I was not sure how to avoid this, how to correct it, how to go about educating those selecting this music that it wasn't worthy of the Sacrament.  I had no position of authority, still don't and have no desire for it, but I wanted the music here to do for my spirituality what music in general does for my life.  I wanted it to edify it, to improve it, to lift my heart unto the Lord.  I didn't need Eagle's Wings for this.  I needed something more ethereal.

Then someone introduced me to chant.

It amazed me to learn that this incredible sense of order existed within the musical world of the Church.  That here was an Introit, designed to focus the congregation on the priest's entry into the sanctuary.  That here was a Kyrie designed to focus our thoughts, not just on our own unworthiness, but on God's Mercy.  The Gloria proclaims in no uncertain terms Whom we are to worship.  The Gradual, the Alleluia and Tract, these frame the scriptures and prepare us to hear them.  Thus the Mass moves forward, each part in its Proper place,  each day with its own music, and each year finds it sounding fresh and familiar, a comforting combination that leads us from the steps of the altar to Calvary, to the victory of the Resurrection, to our own reception of our Lord while the Communion antiphon and verses echo  about us, providing that timelessness that is so like memory, and which is reminiscent of eternity.

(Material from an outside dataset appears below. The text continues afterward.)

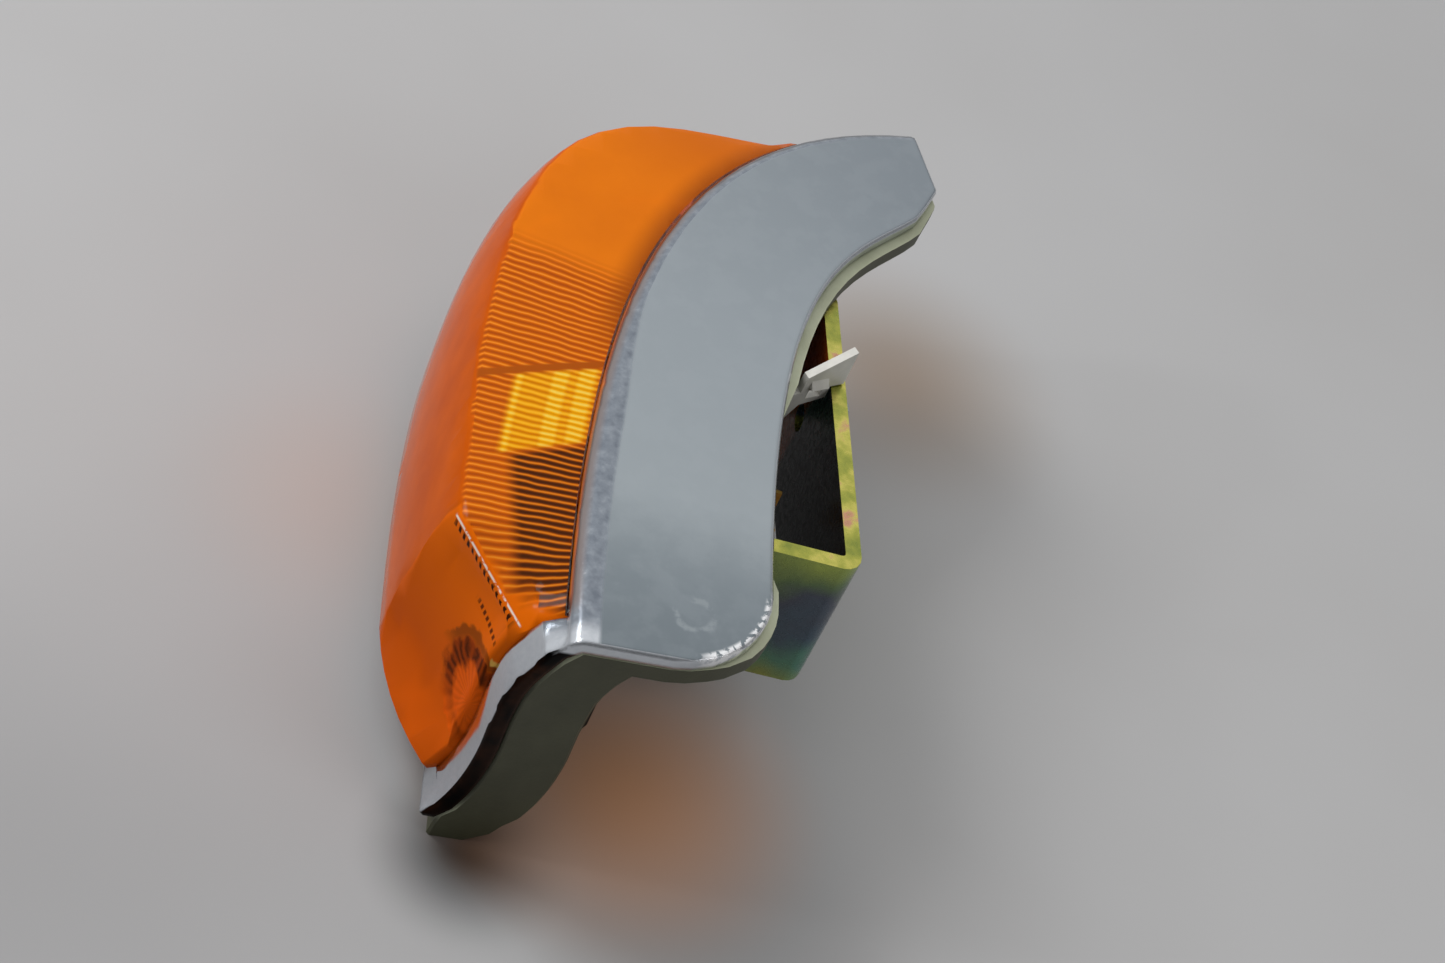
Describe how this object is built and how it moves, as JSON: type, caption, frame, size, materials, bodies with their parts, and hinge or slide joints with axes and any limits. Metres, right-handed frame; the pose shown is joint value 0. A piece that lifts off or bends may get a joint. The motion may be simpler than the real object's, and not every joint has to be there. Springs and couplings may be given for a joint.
{
  "type": "vehicle indicator lamp",
  "caption": "Wrap-around corner indicator lamp: ribbed amber lens in a chrome-plated bezel on a rubber base gasket, with bulb, tray and strap bracket behind.",
  "frame": {"origin": "on the gasket's seat, the flat underside of its flange, under the middle of the lamp's top plate", "axes": "+Z out of the panel that the gasket rests on, +X towards the square near end, +Y to the rear, where the strap bracket is; the front faces -Y and turns back towards +Y at the -X end"},
  "size_m": [0.1531, 0.0997, 0.0612],
  "materials": {
    "chrome plate": "dulled, lightly scratched and pitted",
    "amber acrylic": "glossy, ribbed inside its top wall",
    "olive-cream rubber": "matt",
    "dark foam rubber": "matt",
    "black moulded plastic": "satin",
    "bright reflector sheet": "polished",
    "clear glass": "clear",
    "brass": "satin",
    "solder": "dull",
    "zinc-plated steel": "satin",
    "white nylon": "satin",
    "insulating fibre": "matt",
    "yellow-passivated steel": "satin, with rainbow patches of passivation"
  },
  "bodies": {
    "root": {"bezel": "chrome plate", "lens": "amber acrylic", "lens_seal": "dark foam rubber", "base_gasket": "olive-cream rubber", "lamp_tray": "black moulded plastic", "reflector": "bright reflector sheet", "bulb_glass": "clear glass", "bulb_cap": "brass", "bulb_contact": "solder", "bulb_sleeve": "zinc-plated steel", "bulb_holder": "white nylon", "contact_disc": "insulating fibre", "contact_spring": "zinc-plated steel", "feed_blade": "brass", "earth_blade": "brass", "strap_bracket": "yellow-passivated steel", "clamp_nut": "zinc-plated steel", "lens_screw_near": "zinc-plated steel", "lens_screw_far": "zinc-plated steel", "strap_screw_near": "zinc-plated steel", "strap_screw_far": "zinc-plated steel", "bezel_screw_near": "zinc-plated steel", "bezel_screw_far": "zinc-plated steel"}
  },
  "joints": []
}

Here I wake from worldly pleasures and sit with Our Lady, the ethereal strains of earthly music joining with the celestial ones above.  May God find our offering pleasing, may it distract Him from our failures, and May He show us His Divine Mercy as a sign of His favor.

Kyrie Eleison.  Lord, Have Mercy.  Amen.

1 comment:

  1. "I had no position of authority, still don't and have no desire for it, but I wanted the music here to do for my spirituality what music in general does for my life. I wanted it to edify it, to improve it, to lift my heart unto the Lord....Then someone introduced me to chant."

    And there is the solution. Speak of it loving, promote it where and when you can, encourage it when the interest is there.

    Musically, heaven on earth is possible.